Des milliers de civils fuient samedi pour échapper à la mort en Syrie où la guerre fait rage sur deux fronts distincts, à Afrine, enclave kurde dans le nord-ouest, et dans le dernier fief rebelle de la Ghouta, aux portes de Damas.
Le régime syrien de Bachar al-Assad, soutenu par son allié russe, poursuit sans relâche ses bombardements sur les zones insurgées dans la Ghouta qu’il veut reprendre. Samedi au moins 30 civils ont été tués par des raids aériens sur la ville de Zamalka, selon l’Observatoire syrien des droits de l’Homme (OSDH). Un correspondant de l’AFP, présent dans la localité d’Arbine, près de Zamalka, a confirmé des bombardements intenses aux alentours. Au total, plus de 1.394 civils, dont 271 enfants, ont péri depuis le 18 février dans l’offensive d’une rare violence lancée par le régime contre cette zone rebelle, qu’il assiège déjà depuis 2013. Pour échapper aux pénuries, aux bombes et à la mort, près de 10.000 personnes ont fui samedi matin l’enclave, portant le total des personnes forcées à l’exode à 40.000 depuis jeudi, selon l’OSDH. Les civils n’ont pas d’autre choix que de fuir vers les zones contrôlées par le régime, malgré leur crainte de représailles, selon l’ONG. Un exode massif de civils est aussi en cours sur un autre front de la guerre complexe qui ravage la Syrie depuis plus de sept ans.
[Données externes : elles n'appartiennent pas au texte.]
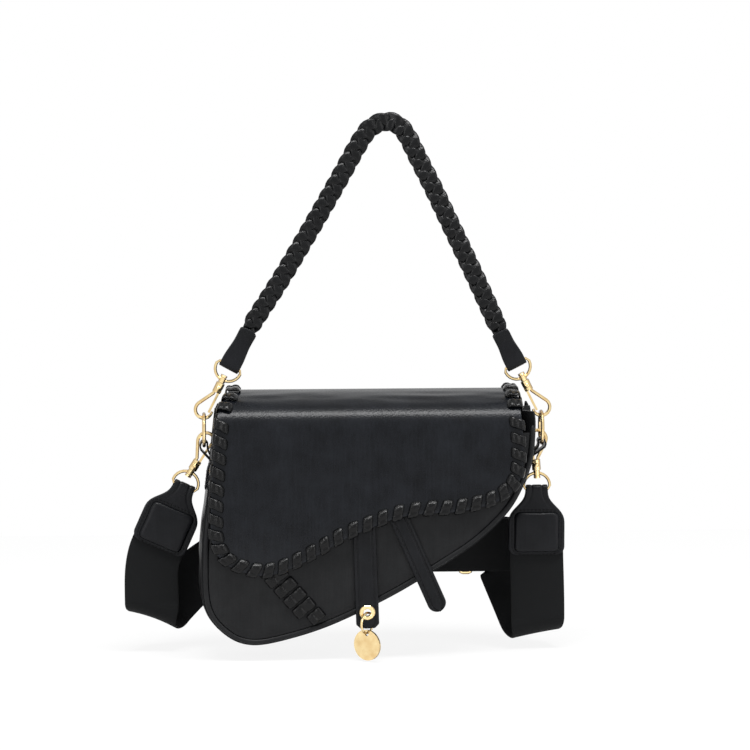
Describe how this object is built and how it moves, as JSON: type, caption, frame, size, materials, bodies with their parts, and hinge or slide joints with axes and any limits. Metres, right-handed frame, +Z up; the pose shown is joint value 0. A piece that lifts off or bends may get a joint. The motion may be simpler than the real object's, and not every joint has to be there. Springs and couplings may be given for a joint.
{
  "type": "crossbody bag",
  "caption": "Small crossbody bag with a curved laced flap, a braided grip handle on snap hooks, side rings, a wide webbing shoulder strap, two hanging straps and a disc charm.",
  "frame": {"origin": "underside of the handle's highest point, where the bag hangs from a hand or hook", "axes": "+Z up, the bag's front and flap face -Y, +X to the right as seen from the front"},
  "size_m": [0.3377, 0.0867, 0.4123],
  "materials": {
    "black_leather": "grained, satin black",
    "lace_leather": "smooth, slightly glossy black",
    "lining_cloth": "plain weave, matt",
    "webbing": "woven webbing, matt black",
    "gold_metal": "polished gold plating",
    "snap_steel": "satin"
  },
  "bodies": {
    "handle": {"handle_braid": "black_leather", "handle_tab_left": "black_leather", "handle_tab_right": "black_leather", "handle_d_ring_left": "gold_metal", "handle_d_ring_right": "gold_metal"},
    "bag": {"front_panel": "black_leather", "back_panel": "black_leather", "gusset": "black_leather", "front_piping": "black_leather", "back_piping": "black_leather", "lining": "lining_cloth", "inner_pocket": "lining_cloth", "flap_top": "black_leather", "flap_top_lacing_left": "lace_leather", "flap_top_lacing_right": "lace_leather", "front_cross_lacing": "lace_leather", "magnet_socket": "snap_steel", "charm_strap": "black_leather", "slanted_strap": "black_leather", "eyelet": "gold_metal", "side_tab_left": "black_leather", "side_tab_right": "black_leather"},
    "flap": {"flap_front": "black_leather", "flap_lining": "lining_cloth", "flap_lacing": "lace_leather", "magnet_stud": "snap_steel"},
    "charm_ring": {"charm_ring": "gold_metal"},
    "charm_disc": {"charm_disc": "gold_metal"},
    "side_ring_left": {"side_ring_left": "gold_metal"},
    "side_ring_right": {"side_ring_right": "gold_metal"},
    "strap": {"strap_tab_left": "black_leather", "strap_tab_right": "black_leather", "strap_tab_pad_left": "black_leather", "strap_tab_pad_right": "black_leather", "strap_d_ring_left": "gold_metal", "strap_d_ring_right": "gold_metal", "webbing_long": "webbing", "webbing_short": "webbing", "strap_ring": "gold_metal", "strap_slider": "gold_metal"},
    "handle_hook_left": {"handle_hook_left": "gold_metal"},
    "handle_hook_gate_left": {"handle_hook_gate_left": "gold_metal"},
    "handle_hook_right": {"handle_hook_right": "gold_metal"},
    "handle_hook_gate_right": {"handle_hook_gate_right": "gold_metal"},
    "strap_hook_left": {"strap_hook_left": "gold_metal"},
    "strap_hook_gate_left": {"strap_hook_gate_left": "gold_metal"},
    "strap_hook_right": {"strap_hook_right": "gold_metal"},
    "strap_hook_gate_right": {"strap_hook_gate_right": "gold_metal"}
  },
  "joints": [
    {"name": "bag_swing", "type": "hinge", "parent": "handle", "child": "bag", "pos_m": [-0.01092, 0, -0.2185], "axis": [1, 0, 0], "range_deg": [-15, 15]},
    {"name": "flap_hinge", "type": "hinge", "parent": "bag", "child": "flap", "pos_m": [-0.01092, -0.02864, -0.2125], "axis": [-1, 0, 0], "range_deg": [0, 150]},
    {"name": "strap_swing", "type": "hinge", "parent": "bag", "child": "strap", "pos_m": [-0.01092, 0.00822, -0.23116], "axis": [1, 0, 0], "range_deg": [0, 16]},
    {"name": "charm_ring_swing", "type": "hinge", "parent": "bag", "child": "charm_ring", "pos_m": [-0.01709, -0.03055, -0.36381], "axis": [0, 1, 0], "range_deg": [-12, 12]},
    {"name": "charm_disc_swing", "type": "hinge", "parent": "charm_ring", "child": "charm_disc", "pos_m": [-0.01709, -0.03055, -0.37981], "axis": [0.6157, 0.788, 0], "range_deg": [-8, 8]},
    {"name": "side_ring_turn_left", "type": "hinge", "parent": "bag", "child": "side_ring_left", "pos_m": [-0.13942, 0, -0.2275], "axis": [1, 0, 0], "continuous": true},
    {"name": "side_ring_turn_right", "type": "hinge", "parent": "bag", "child": "side_ring_right", "pos_m": [0.11758, 0, -0.2275], "axis": [1, 0, 0], "continuous": true},
    {"name": "handle_hook_swivel_left", "type": "hinge", "parent": "handle", "child": "handle_hook_left", "pos_m": [-0.12822, 0, -0.19521], "axis": [0.4384, 0, 0.8988], "range_deg": [-12, 12]},
    {"name": "handle_gate_left", "type": "hinge", "parent": "handle_hook_left", "child": "handle_hook_gate_left", "pos_m": [-0.12775, 0, -0.19811], "axis": [0, 1, 0], "range_deg": [0, 16], "stiffness_Nm_per_rad": 0.01, "springref_deg": -5.73},
    {"name": "handle_hook_swivel_right", "type": "hinge", "parent": "handle", "child": "handle_hook_right", "pos_m": [0.10639, 0, -0.19521], "axis": [-0.4384, 0, 0.8988], "range_deg": [-12, 12]},
    {"name": "handle_gate_right", "type": "hinge", "parent": "handle_hook_right", "child": "handle_hook_gate_right", "pos_m": [0.10591, 0, -0.19811], "axis": [0, -1, 0], "range_deg": [0, 16], "stiffness_Nm_per_rad": 0.01, "springref_deg": -5.73},
    {"name": "strap_hook_swivel_left", "type": "hinge", "parent": "strap", "child": "strap_hook_left", "pos_m": [-0.14625, 0.00822, -0.25565], "axis": [-0.5446, 0, -0.8387], "range_deg": [-14, 1]},
    {"name": "strap_gate_left", "type": "hinge", "parent": "strap_hook_left", "child": "strap_hook_gate_left", "pos_m": [-0.14351, 0.00822, -0.25456], "axis": [0, -1, 0], "range_deg": [0, 8], "stiffness_Nm_per_rad": 0.01, "springref_deg": -5.73},
    {"name": "strap_hook_swivel_right", "type": "hinge", "parent": "strap", "child": "strap_hook_right", "pos_m": [0.1147, 0.00822, -0.25756], "axis": [0.0802, 0, -0.9968], "range_deg": [-2, 8]},
    {"name": "strap_gate_right", "type": "hinge", "parent": "strap_hook_right", "child": "strap_hook_gate_right", "pos_m": [0.11281, 0.00822, -0.2553], "axis": [0, 1, 0], "range_deg": [0, 8], "stiffness_Nm_per_rad": 0.01, "springref_deg": -5.73}
  ]
}
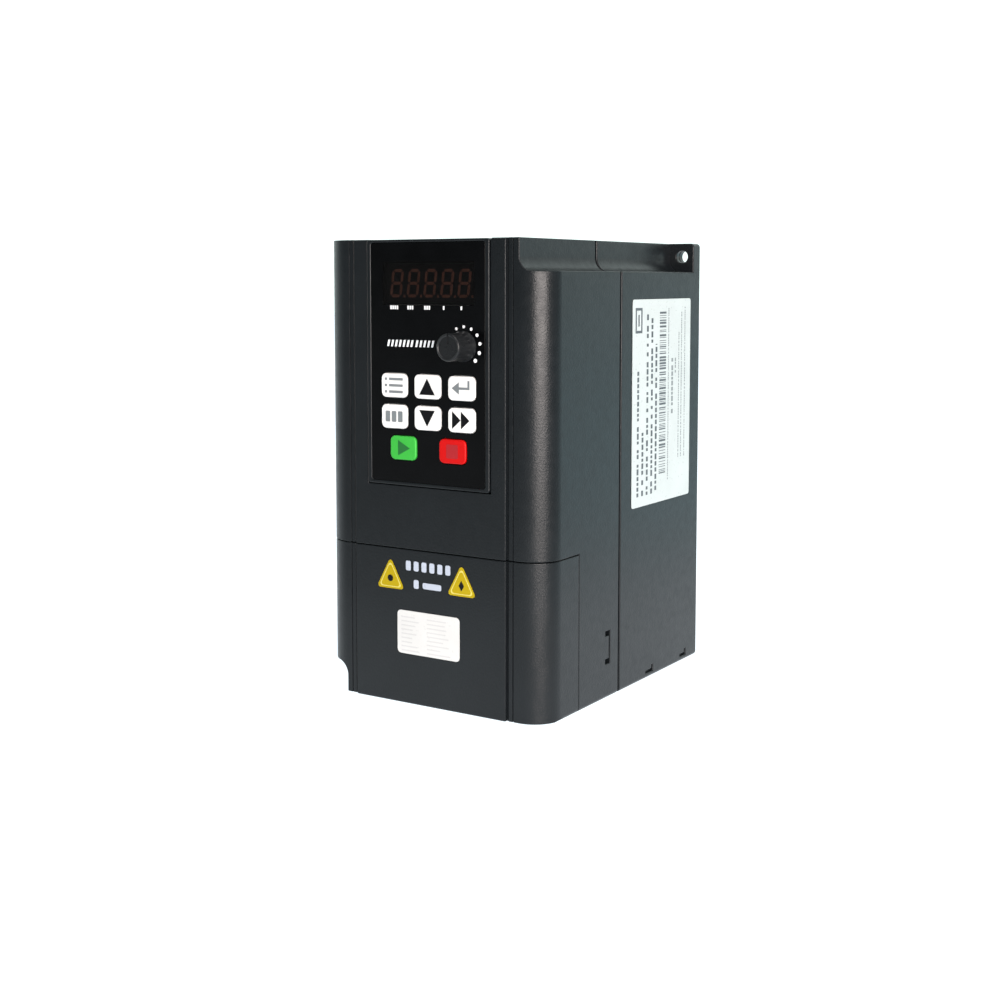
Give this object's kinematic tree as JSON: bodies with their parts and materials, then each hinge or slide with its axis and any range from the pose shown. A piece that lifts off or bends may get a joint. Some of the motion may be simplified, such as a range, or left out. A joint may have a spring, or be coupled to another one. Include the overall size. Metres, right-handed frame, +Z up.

Depuis mercredi soir, plus de 200.000 civils ont ainsi dû quitter leur foyer dans la ville d’Afrine, dans le nord-ouest de la Syrie, face aux tirs d’artillerie de l’armée turque, selon l’OSDH. Ankara et ses supplétifs syriens encerclent cette cité dans le cadre d’une offensive lancée le 20 février contre une milice kurde –les Unités de protection du peuple (YPG)– qu’elle considère comme «terroriste». Les YPG sont un allié clé de Washington contre le groupe Etat islamique (EI). La guerre en Syrie qui avait éclaté après la répression de manifestations prodémocratie par le régime, s’est complexifiée et implique aujourd’hui plusieurs puissances étrangères. Elle a fait plus de 350.000 morts et des millions de déplacés et réfugiés. Grâce au soutien de la Russie, le pouvoir de Bachar al-Assad a réussi à reconquérir 70% de l’enclave rebelle dans la Ghouta, selon l’OSDH.
Baluchons
La Télévision d’Etat syrienne a filmé, samedi, le flot continu de civils qui continuent d’arriver dans les secteurs gouvernementaux. De vieilles femmes toute de noir vêtues, de jeunes filles transportant des couvertures dans leur bras avancent sur une route poussiéreuse, exténuées. Les civils ont emporté leurs maigres possessions après des années de bombardements et de destructions: des hommes avancent des baluchons sur leurs épaules, un père guide un vélo, sur lequel est juché un petit garçon et un sac de jute volumineux. Des centres d’accueil improvisés ont été hâtivement préparés à la périphérie de Damas pour accueillir ces déplacés, notamment dans la localité d’Adra, au nord de la Ghouta. «On n’a pas d’endroit où dormir, on n’a pas de couvertures, une seule a été distribuée, les femmes et les enfants sont installés à même le sol», déplore Abou Khaled, 35 ans, qui a trouvé refuge dans une école transformée en abri temporaire. Alors que le régime poursuit sa progression sur le terrain, les groupes rebelles islamistes Jaïch al-Islam, Faylaq al-Rahmane et Ahrar al-Cham, chacun présent dans un des trois secteurs assiégés de la Ghouta, se sont dits prêts à engager «des négociations directes» avec la Russie, sous l’égide de l’ONU, pour obtenir une trêve.
«Situation terrifiante»
A Afrine, où les forces pro-turques encerclent quasiment la ville, un seul couloir permet aux habitants de fuir par le sud, vers des territoires contrôlés par les Kurdes ou par le régime. «La situation est terrifiante», affirme à l’AFP le directeur de l’OSDH, Rami Abdel Rahmane. «Il y a eu toute la nuit des combats violents à la périphérie nord de la ville d’Afrine, les forces turques et leurs supplétifs syriens essayant de pénétrer dans la cité», a-t-il ajouté. Vendredi soir, 16 civils, dont deux femmes enceintes, ont été tués dans un raid aérien de la Turquie qui a touché le principal hôpital de la ville d’Afrine, selon l’OSDH. L’armée turque a démenti. Le raid turc a causé «d’importantes destructions» à l’hôpital, le plus grand dans la région, qui est désormais «hors-service», selon son directeur Jiwan Mohammad, cité par l’agence de presse officielle syrienne Sana.